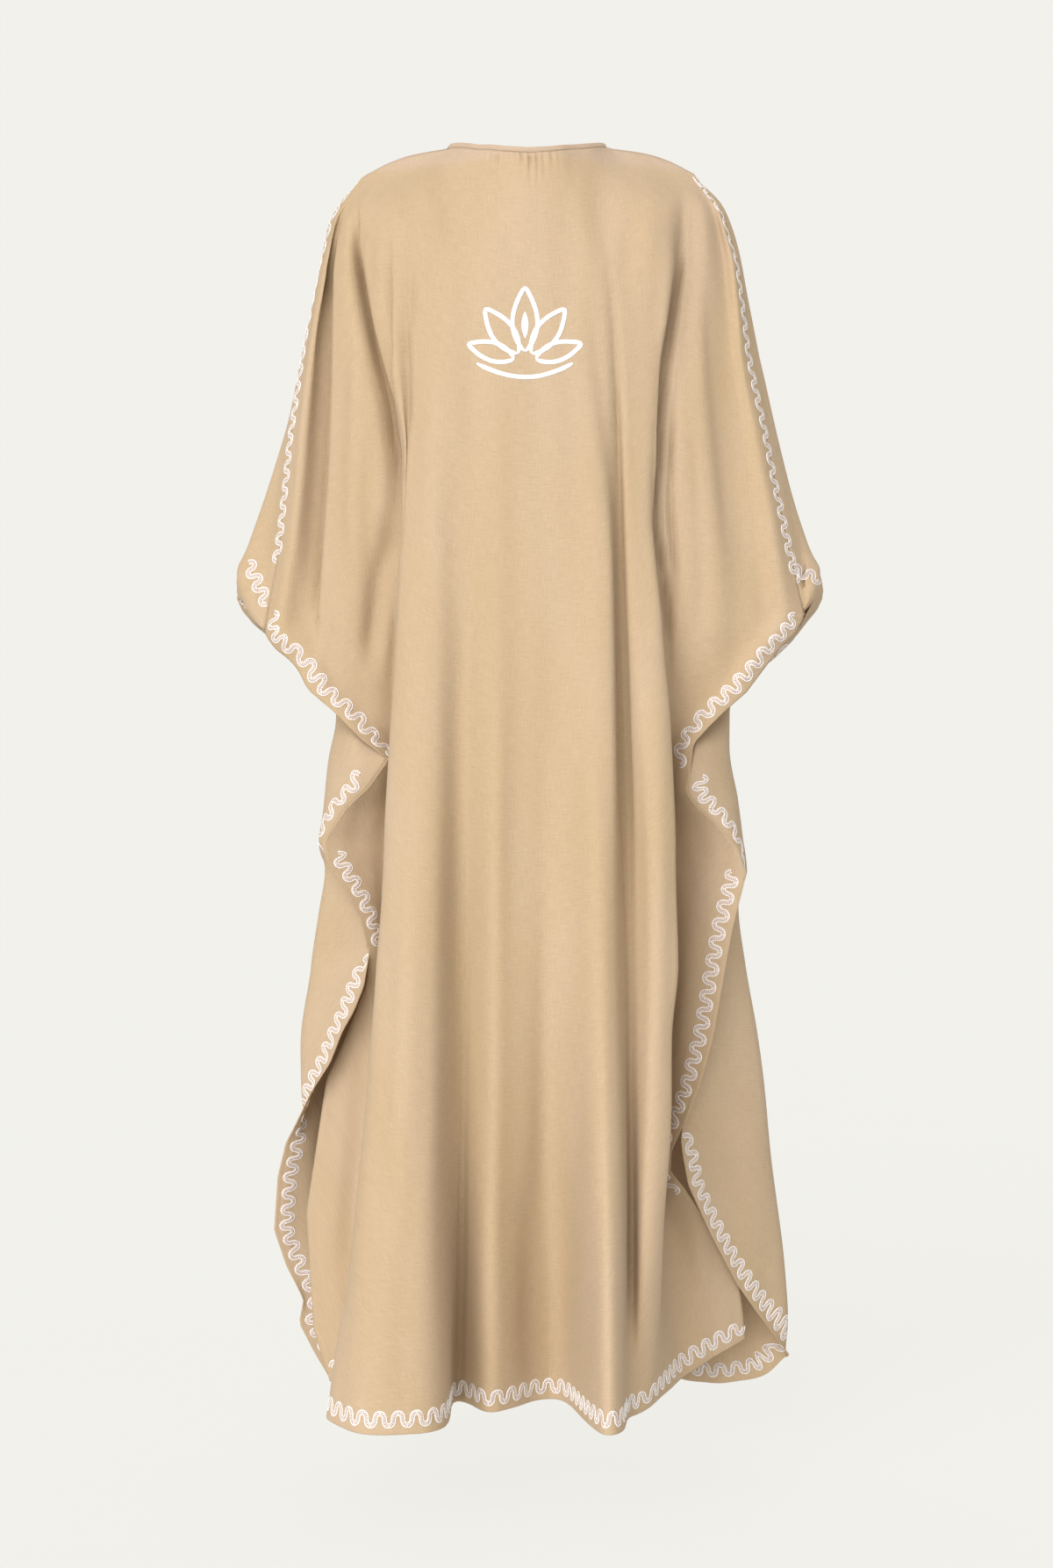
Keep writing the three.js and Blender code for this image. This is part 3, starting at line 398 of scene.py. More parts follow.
# Creases, listed: depth (below 0 a trough, above 0 a ridge), half width or those to -X and to +X,
# and points (sideways, height) from the top down
BACK_CREASES = [
    # where the left sleeve leaves the body
    (-14.0, (8.5, 2.4), [
        (-184, -50), (-184, -120), (-174, -176), (-159, -245), (-149, -290), (-141, -350), (-141, -430),
    ]),
    (4.5, 5, [(-172, -90), (-172, -130), (-162, -190), (-147, -260), (-137, -320)]),
    (3.0, 8, [(-162, -110), (-156, -190), (-147, -250)]),
    (-6.5, (6.5, 2.4), [(-147, -90), (-147, -150), (-146, -257), (-139, -345), (-140, -420)]),
    (-6.0, (6, 2.4), [(-140, -330), (-141, -400), (-142, -500), (-146, -620)]),
    (-10.0, 11, [(-143, -380), (-148, -440), (-156, -472), (-164, -520), (-172, -590)]),
    (-5.5, (7, 2.6), [(-117, -90), (-122, -160), (-128, -230), (-126, -300), (-132, -390), (-134, -460)]),
    # the narrow lit strip on the left, and the crease beside it
    (-15.0, (11, 2.4), [
        (-196, -60), (-208, -105), (-213, -145), (-214, -200), (-215, -262), (-218, -352), (-223, -430),
        (-227, -512), (-228, -590),
    ]),
    (2.6, 6, [(-216, -100), (-230, -150), (-233, -240), (-240, -330), (-247, -420), (-252, -500)]),
    (-2.2, 11, [(-190, -180), (-196, -260), (-200, -340), (-200, -430), (-194, -540)]),
    (2.6, 10, [(-180, -200), (-186, -300), (-188, -400), (-180, -500)]),
    (-2.6, 9, [(-166, -300), (-168, -400), (-166, -500), (-160, -600)]),
    # where the right sleeve leaves the body
    (-14.0, (9, 2.4), [
        (167, -50), (163, -150), (154, -215), (147, -262), (142, -320), (138, -386), (138, -423),
        (144, -470), (149, -520), (150, -620),
    ]),
    (2.6, 8, [(150, -110), (146, -190), (138, -250)]),
    (-8.0, (6.5, 2.6), [(158, -250), (153, -303), (149, -386), (153, -460), (152, -500), (150, -560)]),
    (-3.0, 9, [(186, -110), (190, -200), (196, -290), (206, -390), (212, -480)]),
    (2.4, 9, [(204, -130), (212, -210), (220, -300), (232, -400), (242, -500)]),
    (-2.6, 9, [(224, -200), (236, -300), (248, -380), (262, -460)]),
    (-3.0, 10, [(174, -280), (178, -380), (182, -480), (176, -580)]),
    # shoulders
    (-1.3, 9, [(-132, -40), (-118, -90), (-104, -150), (-96, -210)]),
    (1.2, 9, [(-112, -44), (-98, -100), (-88, -160)]),
    (-1.3, 9, [(130, -40), (116, -92), (102, -150), (95, -215)]),
    (1.2, 9, [(110, -44), (96, -100), (86, -160)]),
    (-1.0, 8, [(-160, -44), (-168, -72), (-172, -104)]),
    (-1.0, 8, [(158, -42), (164, -70), (166, -98)]),
    # long soft folds down the middle
    (-1.5, 12, [(-70, -250), (-78, -420), (-80, -600), (-84, -760)]),
    (1.4, 14, [(-50, -300), (-52, -480), (-56, -680), (-60, -860)]),
    (-1.5, 12, [(-28, -330), (-26, -520), (-24, -720), (-24, -930), (-22, -1130)]),
    (1.4, 13, [(0, -360), (4, -560), (8, -780), (12, -980)]),
    (-1.5, 12, [(36, -300), (38, -480), (36, -680), (38, -900), (42, -1120)]),
    (1.3, 13, [(62, -320), (68, -470), (72, -640)]),
    (-8.5, (8, 3.4), [
        (80, -80), (85, -150), (90, -220), (93, -300), (95, -420), (97, -500), (100, -640), (103, -760),
        (104, -900),
    ]),
    (2.0, 7, [(80, -330), (84, -480), (86, -640), (88, -800)]),
    (-1.6, 10, [(112, -620), (114, -800), (112, -960), (108, -1120)]),
    (1.4, 9, [(126, -520), (132, -680), (134, -840), (126, -1000), (120, -1150)]),
    (-4.0, 10, [(-62, -400), (-66, -560), (-70, -700), (-71, -840), (-71, -980)]),
    (1.5, 11, [(-108, -640), (-116, -840), (-124, -1020), (-134, -1180), (-142, -1330)]),
    (-1.3, 9, [(-126, -560), (-134, -760), (-142, -940), (-152, -1120), (-164, -1300)]),
    (-1.4, 10, [(52, -960), (56, -1100), (56, -1230), (52, -1345)]),
    (1.3, 12, [(-62, -980), (-64, -1120), (-66, -1250), (-64, -1345)]),
    (-1.3, 10, [(-6, -1060), (-4, -1180), (0, -1345)]),
    # wings
    (-2.0, 10, [(-150, -720), (-158, -800), (-150, -880), (-158, -980)]),
    (1.6, 12, [(-172, -720), (-186, -790), (-166, -880)]),
    (-1.8, 12, [(-172, -930), (-186, -1040), (-196, -1160), (-200, -1290)]),
    (1.5, 12, [(-188, -1020), (-206, -1120), (-218, -1230)]),
    (-2.0, 10, [(146, -720), (152, -820), (150, -920), (142, -1040)]),
    (1.6, 12, [(168, -730), (186, -800), (176, -900), (160, -1000)]),
    (-1.8, 11, [(150, -1130), (166, -1190), (186, -1260), (196, -1310)]),
]
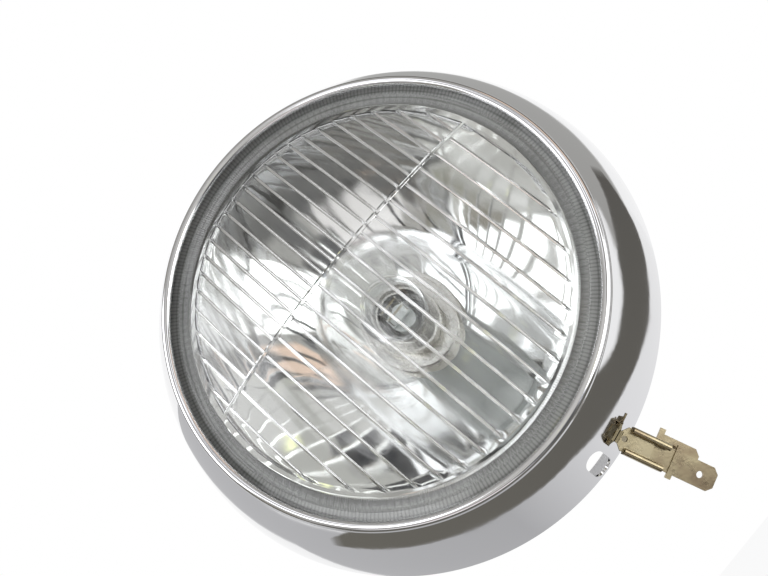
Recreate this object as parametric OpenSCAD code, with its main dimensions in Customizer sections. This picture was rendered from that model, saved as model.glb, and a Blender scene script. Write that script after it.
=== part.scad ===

[Task objective]
Show all lines in the entries above where the word "code" appears.

[Solution for this exercise]
Keep writing the three.js and Blender code for this image. This is part 3, starting at line 398 of scene.py. More parts follow.
Recreate this object as parametric OpenSCAD code, with its main dimensions in Customizer sections. This picture was rendered from that model, saved as model.glb, and a Blender scene script. Write that script after it.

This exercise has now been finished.